Di sisi lain, APBN harus memiliki alokasi untuk membangun infrastruktur. Tanpa pembangunan infrastruktur yang memadai kita akan semakin tertinggal. Dampak pembangunan infrastruktur memang relatif lama. Ibarat berakit-rakit ke hulu berenang ke tepian, bersakit sakit dahulu bersenang senang kemudian. Kondisi yang pahit dengan pertumbuhan ekonomi di kisaran 5,5% ini adalah konsekuensi dari prioritas tersebut.
Di tahun politik, APBN memang rentan diarahkan untuk merealisasikan berbagai program yang populis. Bantuan-bantuan tunai dan non tunai dan berbagai subsidi akan disoroti. Tentu saja tak ada masalah jika sepanjang kebijakan tersebut telah digariskan sejak awal pemerintahan dan tidak menyalahi aturan. Namun, jangan sampai APBN tidak mampu lagi menyangga pembangunan infrastruktur dan berakhir dengan mangkraknya proyek strategis.
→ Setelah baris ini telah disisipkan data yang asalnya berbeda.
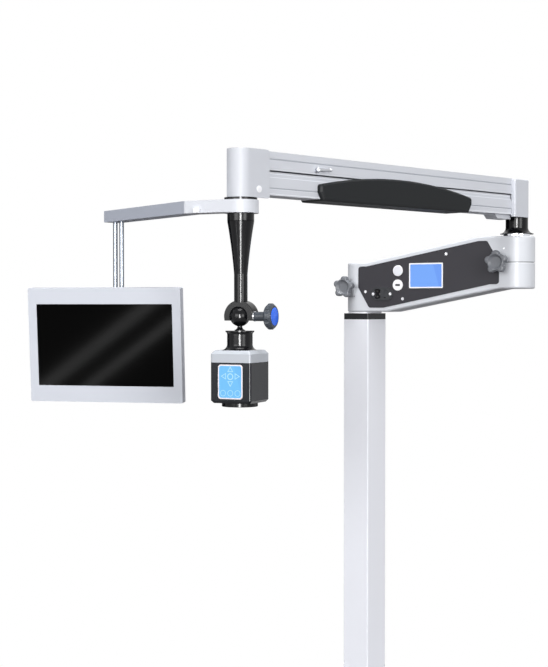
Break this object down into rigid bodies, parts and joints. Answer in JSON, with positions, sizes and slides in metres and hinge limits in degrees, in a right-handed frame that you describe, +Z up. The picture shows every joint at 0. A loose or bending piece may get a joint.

Perbincangan tentang perlunya road map atau semacam GBHN muncul kembali ke permukaan. Road map ini diharapkan menjadi pegangan dalam pembangunan jangka panjang. GBHN yang hilang bersama reformasi ternyata dirindukan kembali. Hal ini juga diharapkan oleh kalangan pengusaha yang memerlukan kepastian investasinya. Jangan sampai perubahan rezim merugikan usaha atau investasinya.